The NLRB seeks 10(j) injunctions—named after the section of the National Labor Relations Act that gives the agency that power—to protect or restore the status quo at workplaces while the cases move forward administratively, and to prevent situations in which a final board order is too late to remedy the harm from the violations.

The Supreme Court’s consideration of the issue is the first of numerous cases involving Starbucks to make it to the nation’s highest court.

And it comes amid the justices’ overall re-balancing of authority in the federal government away from agencies and toward the courts.

The high court’s conservative majority, which has rolled back agency power in recent years by invoking the “major questions doctrine,” may be poised to topple a decades-old precedent calling for courts to defer to agency interpretations of ambiguous laws. The justices are also considering a challenge to the Securities and Exchange Commission’s in-house adjudication of alleged securities fraud.

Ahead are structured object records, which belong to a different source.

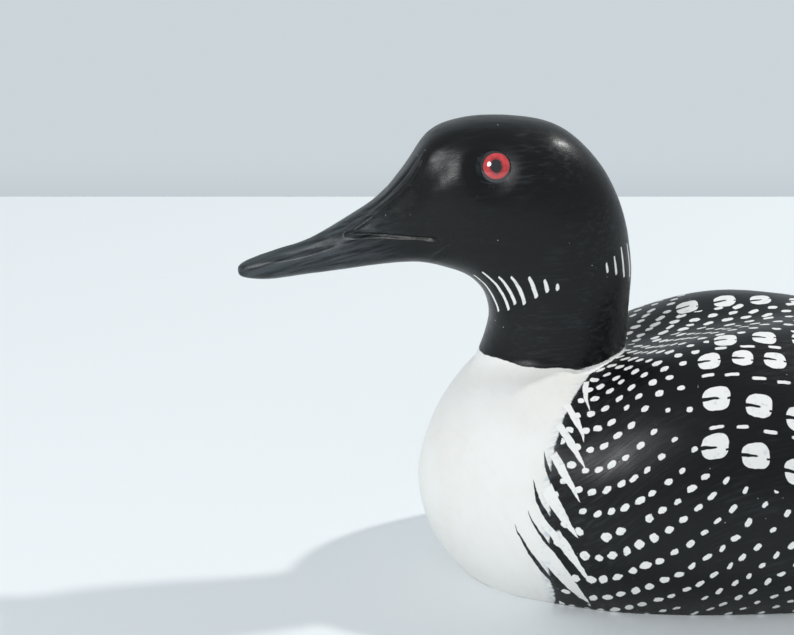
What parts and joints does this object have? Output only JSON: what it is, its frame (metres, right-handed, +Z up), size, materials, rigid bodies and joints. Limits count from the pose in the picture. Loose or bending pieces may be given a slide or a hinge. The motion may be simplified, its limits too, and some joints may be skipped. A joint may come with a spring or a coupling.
{
  "type": "carved wooden loon figurine",
  "caption": "Carved and painted wooden loon, resting on its flat underside, with a raised neck, a long pointed bill, folded wings and domed red eyes.",
  "frame": {"origin": "under the middle of the figure's length and width, on the plane it stands on", "axes": "+Z up; the bird faces -X and its left side faces -Y, so +X runs to the tail"},
  "size_m": [0.296, 0.1118, 0.1444],
  "materials": {
    "painted_wood": "hand-brushed satin black with a white breast, white spots on the back and grey-black bill",
    "eye_glass": "polished red iris with a black pupil and rim, painted behind, opaque"
  },
  "bodies": {
    "root": {"carved_loon": "painted_wood", "left_eye": "eye_glass", "right_eye": "eye_glass"}
  },
  "joints": []
}
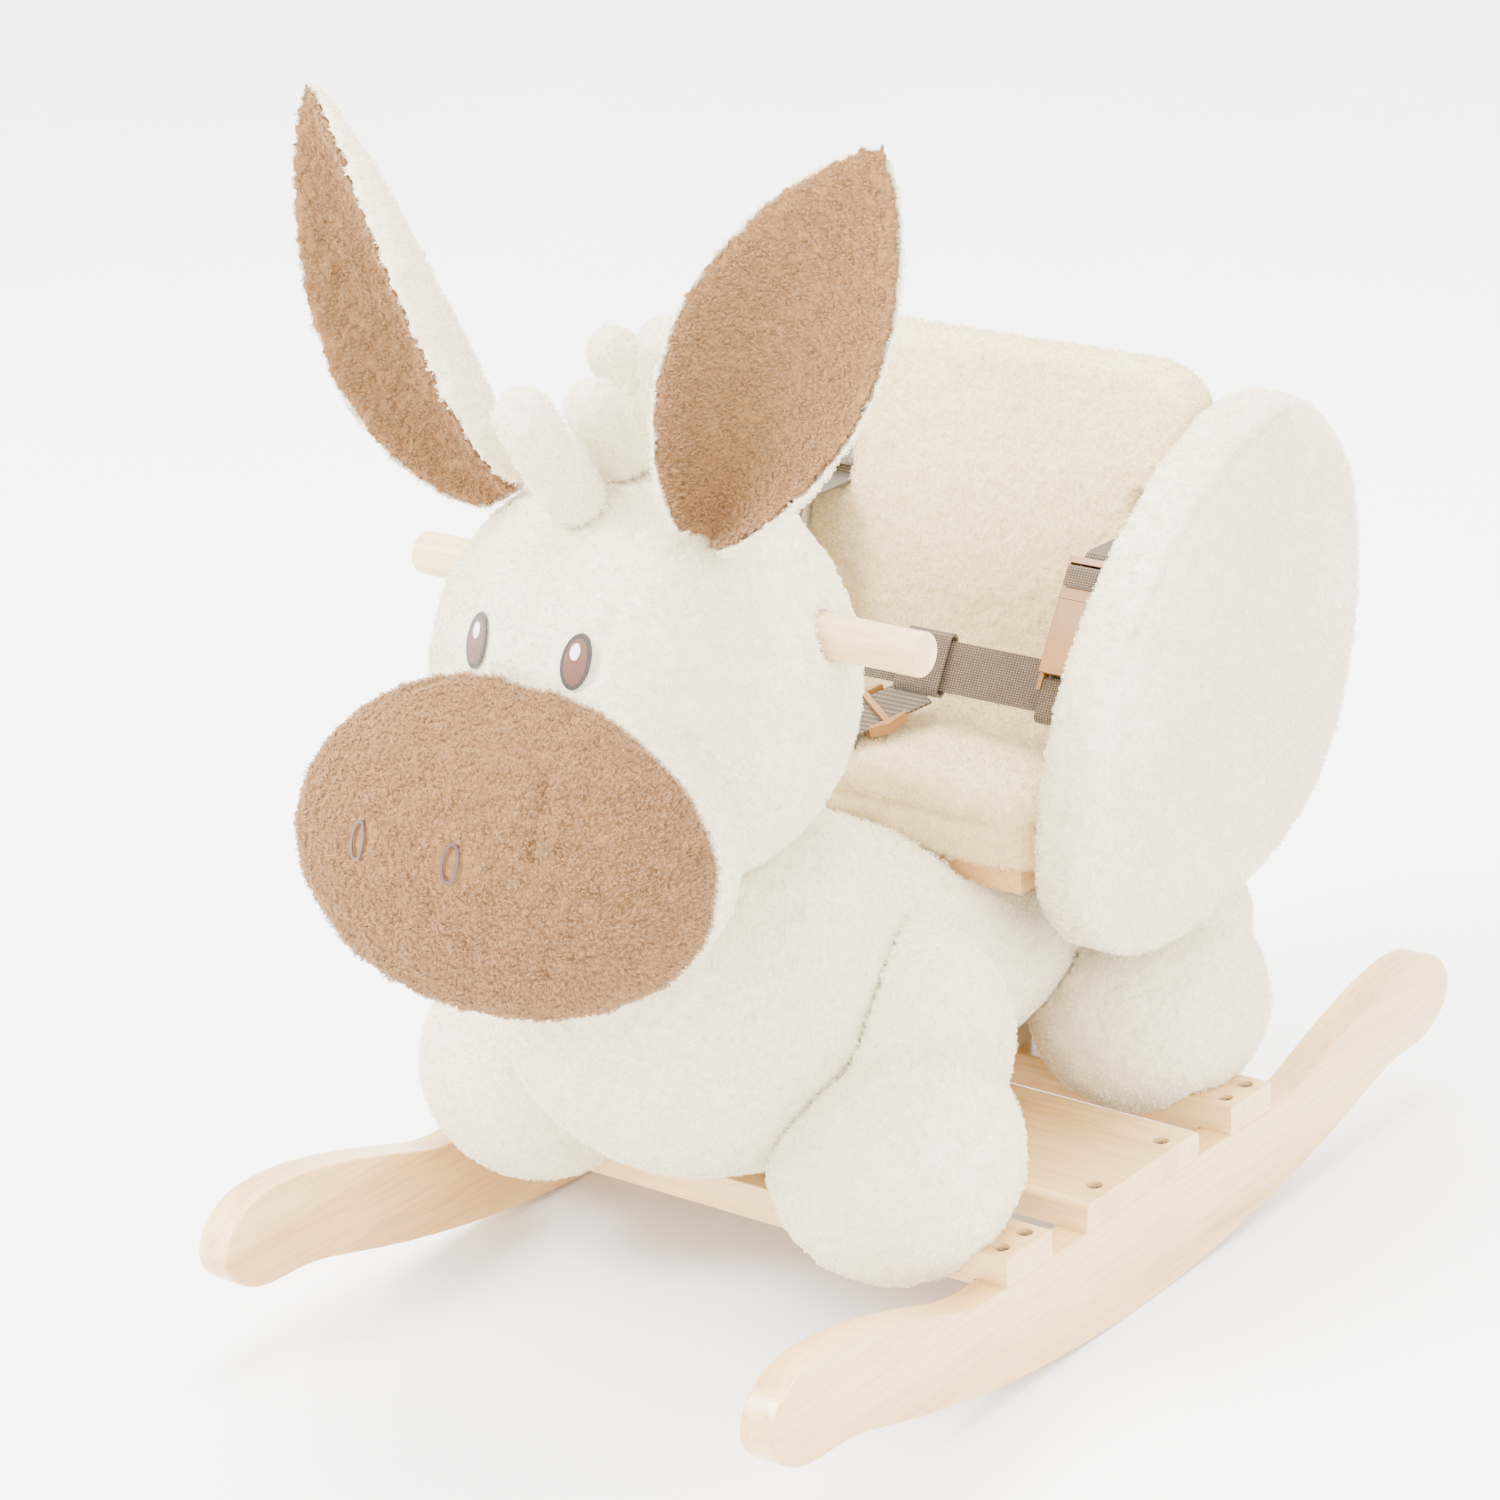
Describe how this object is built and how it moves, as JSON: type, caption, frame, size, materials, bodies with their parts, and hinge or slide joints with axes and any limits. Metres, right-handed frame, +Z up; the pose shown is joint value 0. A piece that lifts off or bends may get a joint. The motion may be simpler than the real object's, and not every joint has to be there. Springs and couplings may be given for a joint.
{
  "type": "plush donkey rocking horse",
  "caption": "Plush donkey rocker with padded seat, side wings, handle and belt on curved wooden runners.",
  "frame": {"origin": "on the floor, midway between the runners, where the rocker arc touches", "axes": "+Z up, the nose points to -Y, the animal's left side is +X"},
  "size_m": [0.3533, 0.621, 0.5946],
  "materials": {
    "varnished_wood": "gloss",
    "beech": "matte",
    "plywood": "matte",
    "steel": "satin",
    "cream_plush": "matte",
    "warm_cream_plush": "matte",
    "brown_plush": "matte",
    "brown_thread": "satin",
    "webbing": "matte",
    "tan_plastic": "satin",
    "cotton": "matte"
  },
  "bodies": {
    "rocker": {"anchor_plates": "steel", "anchor_screws": "steel", "anchor_strap": "webbing", "back_screws": "steel", "backrest_board": "plywood", "backrest_pad": "warm_cream_plush", "base_skirt": "cotton", "buckle_socket": "tan_plastic", "crotch_strap": "webbing", "deck_screws": "steel", "ear_left_back": "cream_plush", "ear_left_lining": "brown_plush", "ear_right_back": "cream_plush", "ear_right_lining": "brown_plush", "eye_embroidery": "brown_thread", "frame_screws": "steel", "handle_dowel": "beech", "handle_pin": "steel", "head_plush": "cream_plush", "leg_front_left": "cream_plush", "leg_front_right": "cream_plush", "leg_rear_left": "cream_plush", "leg_rear_right": "cream_plush", "mane_tuft_front": "cream_plush", "mane_tuft_middle": "cream_plush", "mane_tuft_rear": "cream_plush", "middle_board": "varnished_wood", "muzzle_plush": "brown_plush", "neck_bolts": "steel", "neck_post": "beech", "nostril_embroidery": "brown_thread", "panel_front": "plywood", "panel_rear": "plywood", "runner_left": "varnished_wood", "runner_right": "varnished_wood", "seat_board": "plywood", "seat_cushion": "warm_cream_plush", "side_rail_left": "plywood", "side_rail_right": "plywood", "slat_front": "varnished_wood", "slat_rear": "varnished_wood", "torso_plush": "cream_plush", "waist_strap": "webbing", "wing_board_left": "plywood", "wing_board_right": "plywood", "wing_pad_left": "cream_plush", "wing_pad_right": "cream_plush", "wing_screws": "steel"},
    "slide_on_strap": {"triglide": "tan_plastic"},
    "plug": {"buckle_plug": "tan_plastic"}
  },
  "joints": [
    {"name": "triglide_slide", "type": "slide", "parent": "rocker", "child": "slide_on_strap", "axis": [0.5456, 0.7842, 0.2955], "range_m": [-0.003, 0.003]},
    {"name": "buckle_release", "type": "slide", "parent": "rocker", "child": "plug", "axis": [0, 0.5, 0.866], "range_m": [0, 0.032], "deforming": ["anchor_strap"]}
  ]
}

Starbucks is asking the Supreme Court to decide whether courts should use a “traditional, stringent four-factor test” to analyze NLRB requests for injunctions, or if they should use something more “lenient.”

Fight Over Factors

Federal appeals courts are currently split over what standard should apply, although a Bloomberg Law analysis found that district courts granted NLRB injunction petitions at largely the same rate in recent years regardless of which framework they used.

Four circuits use the four-factor test that’s commonly invoked for other types of injunctions, looking at the petitioner’s likelihood of success on the merits, the chance of irreparable harm if the injunction isn’t granted, a balance of the parties’ interests, and whether an injunction is in the public interest.

Five circuits instead apply a two-part test that examines whether a district judge has reasonable cause to believe there was a labor law violation and if an injunction would be “just and proper.”

Two circuits combine those approaches by weighing elements of the four-part test to decide whether the injunction is just and proper.

The NLRB told the Supreme Court in its brief that “the number of factors or parts is largely beside the point.”

Instead, the case boils down to whether federal judges should analyze an NLRB injunction request the same as they would injunctions in lawsuits they ultimately decide themselves—or whether they should account for the specific function NLRB-specific injunctions play in the overall structure of federal labor law, the agency said.

The NLRB’s ability to go directly to federal court to quickly obtain 10(j) injunctions is a key enforcement tool, NLRB General Counsel Jennifer Abruzzo said in a statement.

“Without obtaining this temporary relief, the lawbreaker will fully reap the benefits of having violated workers’ rights—such as by snuffing out a nascent organizing drive—through the passage of time, because a Board remedy in due course will come too late to sufficiently address the harm,” she said.

From Starbucks’ perspective, the case is about leveling the playing field for employers, a move the company said will also benefit workers by ensuring they know that they have the same rights no matter where they work.

“As the Supreme Court has often said, preliminary injunctions are supposed to be extraordinary, and federal courts must verify that the same, traditional across-the-board criteria are met before they are granted,” the company said in a statement.

‘Memphis Seven’ Case

The legal debate stems from Starbucks’ challenge to a US Court of Appeals for the Sixth Circuit decision upholding a federal judge’s temporary order for the company to reinstate a group of pro-union workers known as the “Memphis Seven.” Courts in the Sixth Circuit use the two-factor test.

That 10(j) injunction will dissolve once the NLRB issues its decision in that case, which has been pending before the board since an administrative law judge ruled against Starbucks nearly a year ago. Although such a decision would seemingly moot the Supreme Court case, the justices could still keep it under an exception for issues that can come up again yet evade review.

Supreme Court debate follows intense litigation over the NLRB’s attempts to get court orders against Starbucks, which has been targeted for 10(j) injunctions in a dozen cases. The company has successfully delayed rulings with its novel strategy of aggressively seeking discovery to defend against the agency’s bids for court orders.

The court battles over injunctions are one part of the NLRB’s larger attempt to prosecute unfair labor practice cases arising from Starbucks’ efforts to repel union organizing across the country.

The NLRB argued in its brief that precedent supports courts handling 10(j) injunction petitions differently than injunctions in other types of cases.

The Supreme Court repeatedly has recognized for more than a century that courts have more flexibility to fashion equitable remedies like injunctions when federal agencies sue to enforce federal law in the public interest than they would in litigation over purely private interests between two parties, the agency said.

“It would be inconsistent with the arrangement Congress prescribed to conduct a preliminary mini-trial before one adjudicator (the district court) in advance of a full-fledged hearing before another (the agency),” the NLRB said.

But nothing allows such considerations to water down the analysis of the four-factor injunction test required by the Supreme Court’s 2008 decision in Winter v. Natural Resources Defense Council, Starbucks said in its brief.

“Courts apply Winter’s traditional criteria to other statutory contexts every day,” the company argued. “Section 10(j) should be no different.”

The case is Starbucks Corp. v. McKinney, U.S., No. 23-367, oral argument scheduled 4/23/24.